Objective:
Every line from the line containing "# The imported" through the final line of the data is to be printed exactly; no other line is to appear.

Data extract:
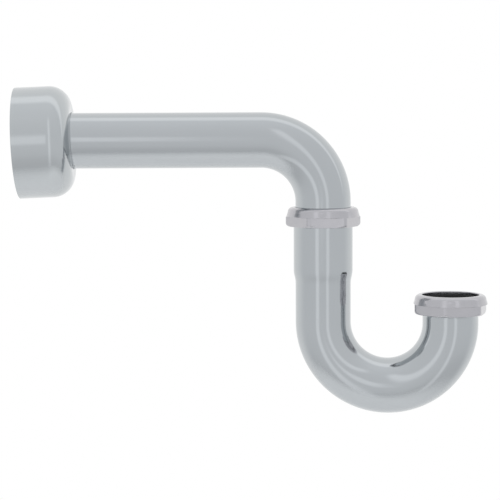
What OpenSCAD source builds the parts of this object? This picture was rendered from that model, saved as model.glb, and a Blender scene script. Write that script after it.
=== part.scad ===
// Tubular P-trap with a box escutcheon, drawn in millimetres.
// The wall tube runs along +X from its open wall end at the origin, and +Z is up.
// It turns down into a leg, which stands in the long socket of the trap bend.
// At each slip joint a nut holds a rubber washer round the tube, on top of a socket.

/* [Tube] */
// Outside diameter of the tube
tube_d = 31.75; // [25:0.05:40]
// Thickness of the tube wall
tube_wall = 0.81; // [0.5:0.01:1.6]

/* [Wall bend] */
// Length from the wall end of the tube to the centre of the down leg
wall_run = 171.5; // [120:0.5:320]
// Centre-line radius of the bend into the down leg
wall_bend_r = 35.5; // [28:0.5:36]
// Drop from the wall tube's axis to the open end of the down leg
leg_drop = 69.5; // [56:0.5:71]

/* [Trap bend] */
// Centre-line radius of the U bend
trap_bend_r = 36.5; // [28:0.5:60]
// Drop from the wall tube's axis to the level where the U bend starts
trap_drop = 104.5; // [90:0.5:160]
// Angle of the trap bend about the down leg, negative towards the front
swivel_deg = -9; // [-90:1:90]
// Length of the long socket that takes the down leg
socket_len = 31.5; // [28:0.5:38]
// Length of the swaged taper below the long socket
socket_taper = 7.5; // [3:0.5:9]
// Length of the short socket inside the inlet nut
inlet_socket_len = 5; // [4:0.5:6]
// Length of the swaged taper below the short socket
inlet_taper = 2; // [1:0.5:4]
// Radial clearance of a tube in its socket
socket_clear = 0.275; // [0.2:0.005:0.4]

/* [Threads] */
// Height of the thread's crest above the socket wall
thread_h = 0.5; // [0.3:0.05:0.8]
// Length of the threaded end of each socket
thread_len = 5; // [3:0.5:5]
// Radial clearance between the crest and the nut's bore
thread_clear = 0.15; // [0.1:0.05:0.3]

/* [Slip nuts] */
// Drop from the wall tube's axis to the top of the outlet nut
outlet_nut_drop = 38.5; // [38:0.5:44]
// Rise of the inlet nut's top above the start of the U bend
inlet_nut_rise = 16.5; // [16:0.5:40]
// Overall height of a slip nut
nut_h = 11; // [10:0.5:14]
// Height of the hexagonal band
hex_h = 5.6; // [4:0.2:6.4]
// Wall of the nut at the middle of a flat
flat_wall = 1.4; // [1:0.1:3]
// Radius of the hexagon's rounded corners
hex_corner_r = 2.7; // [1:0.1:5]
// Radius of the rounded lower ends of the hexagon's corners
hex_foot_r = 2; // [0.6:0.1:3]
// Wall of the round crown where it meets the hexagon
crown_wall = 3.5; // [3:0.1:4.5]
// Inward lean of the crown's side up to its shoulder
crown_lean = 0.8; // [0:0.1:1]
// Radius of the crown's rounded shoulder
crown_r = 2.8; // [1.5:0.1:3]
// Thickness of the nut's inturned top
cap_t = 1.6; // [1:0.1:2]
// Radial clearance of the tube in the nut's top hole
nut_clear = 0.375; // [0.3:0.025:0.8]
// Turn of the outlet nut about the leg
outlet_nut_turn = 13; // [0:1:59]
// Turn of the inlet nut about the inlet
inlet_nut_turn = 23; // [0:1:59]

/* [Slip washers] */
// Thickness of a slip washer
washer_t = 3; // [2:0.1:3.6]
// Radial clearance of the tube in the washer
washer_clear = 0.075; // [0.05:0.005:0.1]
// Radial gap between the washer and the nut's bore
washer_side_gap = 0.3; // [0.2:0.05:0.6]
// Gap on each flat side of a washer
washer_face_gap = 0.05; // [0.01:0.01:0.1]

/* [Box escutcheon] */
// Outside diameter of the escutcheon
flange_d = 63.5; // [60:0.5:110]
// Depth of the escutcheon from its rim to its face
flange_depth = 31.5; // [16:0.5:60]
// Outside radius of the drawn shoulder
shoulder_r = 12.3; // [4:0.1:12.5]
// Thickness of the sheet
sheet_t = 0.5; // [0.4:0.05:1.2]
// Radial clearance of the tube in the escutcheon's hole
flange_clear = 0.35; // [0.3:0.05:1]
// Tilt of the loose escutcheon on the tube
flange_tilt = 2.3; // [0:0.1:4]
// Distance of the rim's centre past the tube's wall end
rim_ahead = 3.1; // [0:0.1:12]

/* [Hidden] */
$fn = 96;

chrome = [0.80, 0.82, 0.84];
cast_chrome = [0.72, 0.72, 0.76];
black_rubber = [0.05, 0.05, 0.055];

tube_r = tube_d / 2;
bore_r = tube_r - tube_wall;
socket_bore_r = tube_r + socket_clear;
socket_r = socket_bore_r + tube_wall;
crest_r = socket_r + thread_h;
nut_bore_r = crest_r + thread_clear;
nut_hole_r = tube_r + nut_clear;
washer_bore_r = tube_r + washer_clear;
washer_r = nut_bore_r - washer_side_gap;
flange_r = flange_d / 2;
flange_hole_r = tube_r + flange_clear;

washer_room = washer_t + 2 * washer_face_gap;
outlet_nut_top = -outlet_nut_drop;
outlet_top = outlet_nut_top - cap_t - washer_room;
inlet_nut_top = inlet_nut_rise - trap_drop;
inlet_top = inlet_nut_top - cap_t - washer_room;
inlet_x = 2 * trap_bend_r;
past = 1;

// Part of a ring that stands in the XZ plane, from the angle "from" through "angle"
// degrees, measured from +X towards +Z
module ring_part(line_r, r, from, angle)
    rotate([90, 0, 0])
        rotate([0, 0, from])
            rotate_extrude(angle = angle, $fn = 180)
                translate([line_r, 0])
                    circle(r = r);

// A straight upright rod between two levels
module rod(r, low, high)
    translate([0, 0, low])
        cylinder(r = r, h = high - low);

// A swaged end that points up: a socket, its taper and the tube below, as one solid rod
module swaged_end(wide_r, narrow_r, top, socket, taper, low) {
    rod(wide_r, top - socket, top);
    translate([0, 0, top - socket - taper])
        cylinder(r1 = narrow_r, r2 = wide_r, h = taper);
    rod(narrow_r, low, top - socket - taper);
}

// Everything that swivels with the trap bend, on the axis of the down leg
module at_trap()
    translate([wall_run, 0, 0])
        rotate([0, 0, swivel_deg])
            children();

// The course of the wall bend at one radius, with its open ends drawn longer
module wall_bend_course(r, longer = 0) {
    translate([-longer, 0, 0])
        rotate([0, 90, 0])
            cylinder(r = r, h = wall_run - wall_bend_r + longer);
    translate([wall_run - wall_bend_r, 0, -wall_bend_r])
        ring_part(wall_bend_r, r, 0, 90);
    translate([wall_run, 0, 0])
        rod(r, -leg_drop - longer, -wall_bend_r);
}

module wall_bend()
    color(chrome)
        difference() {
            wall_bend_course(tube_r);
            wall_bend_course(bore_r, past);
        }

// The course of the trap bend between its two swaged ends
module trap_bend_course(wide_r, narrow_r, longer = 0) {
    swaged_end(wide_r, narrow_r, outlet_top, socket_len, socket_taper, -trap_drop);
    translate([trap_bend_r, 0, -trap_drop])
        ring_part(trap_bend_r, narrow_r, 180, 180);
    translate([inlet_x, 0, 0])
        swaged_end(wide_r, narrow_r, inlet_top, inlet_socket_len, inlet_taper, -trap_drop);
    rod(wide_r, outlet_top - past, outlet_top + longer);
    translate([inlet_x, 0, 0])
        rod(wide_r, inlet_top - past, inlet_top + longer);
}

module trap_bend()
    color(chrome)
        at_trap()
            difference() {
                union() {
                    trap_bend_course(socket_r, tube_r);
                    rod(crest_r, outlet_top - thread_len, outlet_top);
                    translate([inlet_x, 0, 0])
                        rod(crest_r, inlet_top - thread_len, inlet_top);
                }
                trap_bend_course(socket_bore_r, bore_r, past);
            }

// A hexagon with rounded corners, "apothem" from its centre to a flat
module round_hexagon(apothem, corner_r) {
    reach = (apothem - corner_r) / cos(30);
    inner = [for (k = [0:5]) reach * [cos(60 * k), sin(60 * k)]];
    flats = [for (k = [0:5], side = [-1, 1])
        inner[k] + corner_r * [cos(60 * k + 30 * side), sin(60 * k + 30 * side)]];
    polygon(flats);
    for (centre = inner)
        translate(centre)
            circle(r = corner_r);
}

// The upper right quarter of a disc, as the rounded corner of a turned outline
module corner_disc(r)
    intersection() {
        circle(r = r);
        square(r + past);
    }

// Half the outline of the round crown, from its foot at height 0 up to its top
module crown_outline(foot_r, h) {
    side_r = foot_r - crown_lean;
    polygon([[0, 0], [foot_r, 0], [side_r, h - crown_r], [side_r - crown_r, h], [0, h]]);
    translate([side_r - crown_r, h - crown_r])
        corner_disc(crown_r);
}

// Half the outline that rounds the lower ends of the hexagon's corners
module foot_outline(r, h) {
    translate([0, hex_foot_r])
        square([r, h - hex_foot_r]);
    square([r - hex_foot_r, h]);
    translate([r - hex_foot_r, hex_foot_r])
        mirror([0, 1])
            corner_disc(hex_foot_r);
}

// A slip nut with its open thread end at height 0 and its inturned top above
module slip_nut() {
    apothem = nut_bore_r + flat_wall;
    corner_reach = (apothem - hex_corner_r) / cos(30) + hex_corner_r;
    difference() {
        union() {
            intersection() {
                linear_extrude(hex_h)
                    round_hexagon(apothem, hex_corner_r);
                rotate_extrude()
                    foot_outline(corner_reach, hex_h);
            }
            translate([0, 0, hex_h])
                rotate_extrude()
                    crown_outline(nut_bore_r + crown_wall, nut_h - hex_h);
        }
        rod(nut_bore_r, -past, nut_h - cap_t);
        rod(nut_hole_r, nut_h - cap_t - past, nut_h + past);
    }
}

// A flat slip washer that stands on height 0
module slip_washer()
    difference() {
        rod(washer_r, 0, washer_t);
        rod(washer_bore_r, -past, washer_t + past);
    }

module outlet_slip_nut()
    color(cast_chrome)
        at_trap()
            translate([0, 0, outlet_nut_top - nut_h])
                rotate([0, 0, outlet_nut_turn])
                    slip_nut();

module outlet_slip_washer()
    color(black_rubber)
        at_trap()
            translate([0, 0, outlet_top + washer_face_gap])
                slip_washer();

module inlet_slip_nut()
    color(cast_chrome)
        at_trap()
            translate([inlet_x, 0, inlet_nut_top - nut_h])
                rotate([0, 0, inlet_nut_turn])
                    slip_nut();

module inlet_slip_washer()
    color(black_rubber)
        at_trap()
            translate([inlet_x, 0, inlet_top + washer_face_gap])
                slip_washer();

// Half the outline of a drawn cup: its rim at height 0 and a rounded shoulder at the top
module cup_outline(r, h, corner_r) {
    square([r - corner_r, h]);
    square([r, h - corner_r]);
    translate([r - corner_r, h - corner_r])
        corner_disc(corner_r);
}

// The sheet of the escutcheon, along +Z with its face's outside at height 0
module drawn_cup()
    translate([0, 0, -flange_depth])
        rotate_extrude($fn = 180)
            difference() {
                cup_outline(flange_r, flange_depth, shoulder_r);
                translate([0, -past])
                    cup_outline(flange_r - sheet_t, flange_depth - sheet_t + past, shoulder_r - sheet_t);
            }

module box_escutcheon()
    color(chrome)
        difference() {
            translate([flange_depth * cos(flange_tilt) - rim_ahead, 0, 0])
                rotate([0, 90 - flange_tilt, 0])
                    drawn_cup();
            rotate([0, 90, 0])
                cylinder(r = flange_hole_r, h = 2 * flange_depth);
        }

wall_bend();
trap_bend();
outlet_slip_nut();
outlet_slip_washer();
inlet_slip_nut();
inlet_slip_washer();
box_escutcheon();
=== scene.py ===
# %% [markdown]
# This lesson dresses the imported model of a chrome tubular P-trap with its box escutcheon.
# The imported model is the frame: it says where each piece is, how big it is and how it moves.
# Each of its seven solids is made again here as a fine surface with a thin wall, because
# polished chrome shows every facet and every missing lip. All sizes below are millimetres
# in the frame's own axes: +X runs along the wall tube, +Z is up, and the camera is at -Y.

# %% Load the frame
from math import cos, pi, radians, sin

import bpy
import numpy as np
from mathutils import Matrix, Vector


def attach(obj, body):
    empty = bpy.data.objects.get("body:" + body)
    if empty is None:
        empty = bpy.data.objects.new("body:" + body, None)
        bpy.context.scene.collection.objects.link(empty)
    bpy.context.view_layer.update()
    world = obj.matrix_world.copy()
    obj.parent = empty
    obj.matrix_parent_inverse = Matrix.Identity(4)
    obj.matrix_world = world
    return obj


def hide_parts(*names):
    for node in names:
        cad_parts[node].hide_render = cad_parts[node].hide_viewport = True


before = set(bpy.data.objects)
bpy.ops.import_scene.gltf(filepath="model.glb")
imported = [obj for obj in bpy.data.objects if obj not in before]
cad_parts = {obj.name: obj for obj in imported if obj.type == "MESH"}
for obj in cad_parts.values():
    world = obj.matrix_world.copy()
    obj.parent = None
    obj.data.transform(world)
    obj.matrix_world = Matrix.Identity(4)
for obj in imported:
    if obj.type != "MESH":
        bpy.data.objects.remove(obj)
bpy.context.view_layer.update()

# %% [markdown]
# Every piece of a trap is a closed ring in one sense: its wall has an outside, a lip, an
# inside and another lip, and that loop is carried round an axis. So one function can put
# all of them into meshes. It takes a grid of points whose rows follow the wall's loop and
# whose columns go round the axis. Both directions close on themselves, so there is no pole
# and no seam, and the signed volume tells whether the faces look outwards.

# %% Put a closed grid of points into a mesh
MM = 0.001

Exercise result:
# The imported model is the frame: it says where each piece is, how big it is and how it moves.
# Each of its seven solids is made again here as a fine surface with a thin wall, because
# polished chrome shows every facet and every missing lip. All sizes below are millimetres
# in the frame's own axes: +X runs along the wall tube, +Z is up, and the camera is at -Y.

# %% Load the frame
from math import cos, pi, radians, sin

import bpy
import numpy as np
from mathutils import Matrix, Vector


def attach(obj, body):
    empty = bpy.data.objects.get("body:" + body)
    if empty is None:
        empty = bpy.data.objects.new("body:" + body, None)
        bpy.context.scene.collection.objects.link(empty)
    bpy.context.view_layer.update()
    world = obj.matrix_world.copy()
    obj.parent = empty
    obj.matrix_parent_inverse = Matrix.Identity(4)
    obj.matrix_world = world
    return obj


def hide_parts(*names):
    for node in names:
        cad_parts[node].hide_render = cad_parts[node].hide_viewport = True


before = set(bpy.data.objects)
bpy.ops.import_scene.gltf(filepath="model.glb")
imported = [obj for obj in bpy.data.objects if obj not in before]
cad_parts = {obj.name: obj for obj in imported if obj.type == "MESH"}
for obj in cad_parts.values():
    world = obj.matrix_world.copy()
    obj.parent = None
    obj.data.transform(world)
    obj.matrix_world = Matrix.Identity(4)
for obj in imported:
    if obj.type != "MESH":
        bpy.data.objects.remove(obj)
bpy.context.view_layer.update()

# %% [markdown]
# Every piece of a trap is a closed ring in one sense: its wall has an outside, a lip, an
# inside and another lip, and that loop is carried round an axis. So one function can put
# all of them into meshes. It takes a grid of points whose rows follow the wall's loop and
# whose columns go round the axis. Both directions close on themselves, so there is no pole
# and no seam, and the signed volume tells whether the faces look outwards.

# %% Put a closed grid of points into a mesh
MM = 0.001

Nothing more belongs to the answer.